DIRECTION -
Isolate every line in the records below with "manifold" in it.

++++++++++

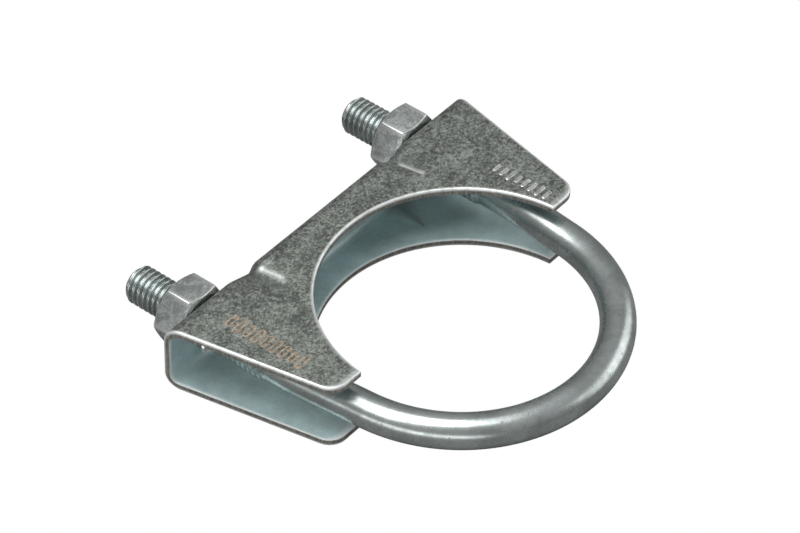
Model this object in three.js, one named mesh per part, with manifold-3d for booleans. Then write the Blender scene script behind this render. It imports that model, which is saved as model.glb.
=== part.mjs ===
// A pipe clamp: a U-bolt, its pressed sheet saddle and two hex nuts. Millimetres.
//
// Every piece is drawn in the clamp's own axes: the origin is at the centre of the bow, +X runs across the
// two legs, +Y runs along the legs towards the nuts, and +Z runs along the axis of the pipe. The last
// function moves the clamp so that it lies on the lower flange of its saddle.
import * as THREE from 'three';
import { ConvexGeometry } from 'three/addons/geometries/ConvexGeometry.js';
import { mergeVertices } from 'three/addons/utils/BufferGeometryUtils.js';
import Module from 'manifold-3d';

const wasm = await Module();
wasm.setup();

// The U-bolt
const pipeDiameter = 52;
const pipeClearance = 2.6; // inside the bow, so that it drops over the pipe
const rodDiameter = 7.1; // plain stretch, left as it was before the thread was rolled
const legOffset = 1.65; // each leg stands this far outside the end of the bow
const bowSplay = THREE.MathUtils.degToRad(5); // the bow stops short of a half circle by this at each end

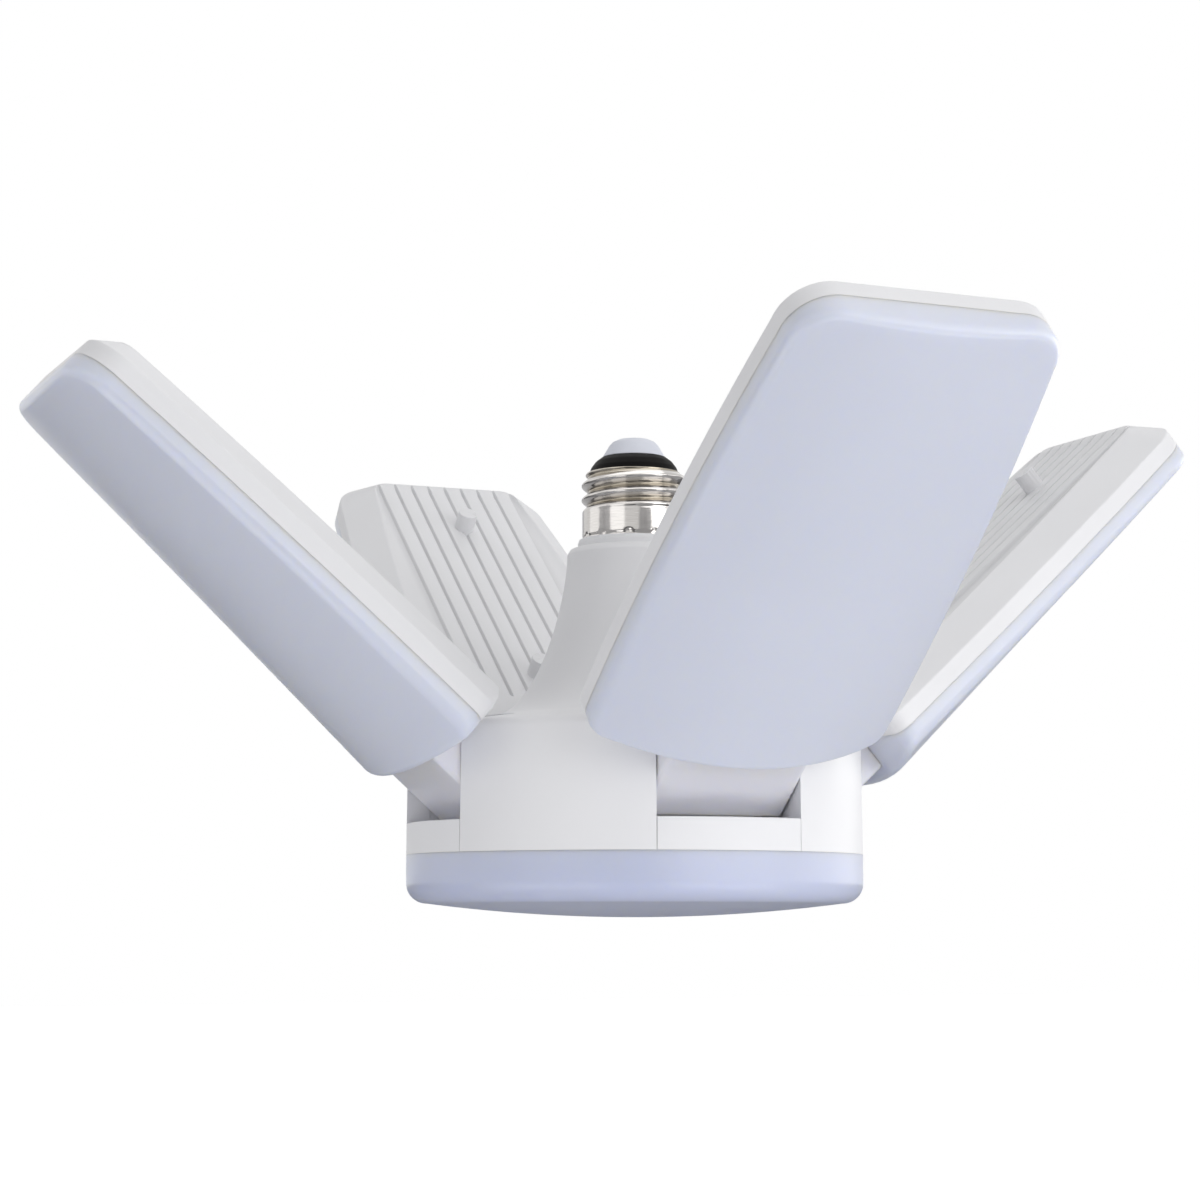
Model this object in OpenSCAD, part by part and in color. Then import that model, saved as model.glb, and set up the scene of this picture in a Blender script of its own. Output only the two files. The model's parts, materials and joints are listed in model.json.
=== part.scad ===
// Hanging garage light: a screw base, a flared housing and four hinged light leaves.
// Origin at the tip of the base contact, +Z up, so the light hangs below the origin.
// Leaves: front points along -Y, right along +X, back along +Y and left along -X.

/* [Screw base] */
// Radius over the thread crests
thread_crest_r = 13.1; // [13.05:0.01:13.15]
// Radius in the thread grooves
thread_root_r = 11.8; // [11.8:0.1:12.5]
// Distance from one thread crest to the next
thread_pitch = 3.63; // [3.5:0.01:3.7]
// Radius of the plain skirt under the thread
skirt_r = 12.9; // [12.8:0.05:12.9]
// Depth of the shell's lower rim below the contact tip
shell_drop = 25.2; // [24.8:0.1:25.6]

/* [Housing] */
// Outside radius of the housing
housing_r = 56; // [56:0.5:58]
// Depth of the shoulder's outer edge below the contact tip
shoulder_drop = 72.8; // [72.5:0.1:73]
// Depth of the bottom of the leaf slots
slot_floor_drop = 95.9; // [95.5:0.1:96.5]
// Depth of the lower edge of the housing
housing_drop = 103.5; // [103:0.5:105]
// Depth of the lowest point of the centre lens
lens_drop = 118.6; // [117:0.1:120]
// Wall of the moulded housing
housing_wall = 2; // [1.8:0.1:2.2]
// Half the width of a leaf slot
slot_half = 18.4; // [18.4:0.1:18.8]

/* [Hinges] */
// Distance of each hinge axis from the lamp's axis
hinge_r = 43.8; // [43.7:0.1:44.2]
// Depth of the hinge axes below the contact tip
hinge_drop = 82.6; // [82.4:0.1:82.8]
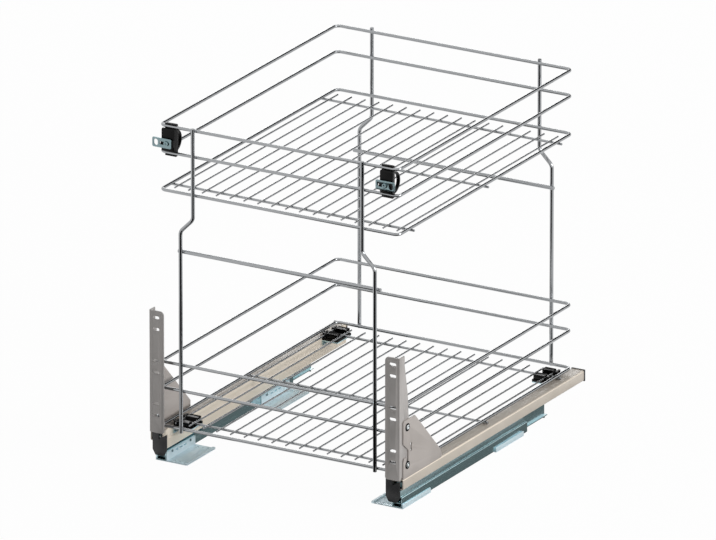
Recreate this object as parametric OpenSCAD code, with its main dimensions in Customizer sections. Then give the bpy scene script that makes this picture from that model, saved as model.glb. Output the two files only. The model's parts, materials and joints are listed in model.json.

++++++++++

COMPLETE OUTPUT -
Model this object in three.js, one named mesh per part, with manifold-3d for booleans. Then write the Blender scene script behind this render. It imports that model, which is saved as model.glb.
import Module from 'manifold-3d';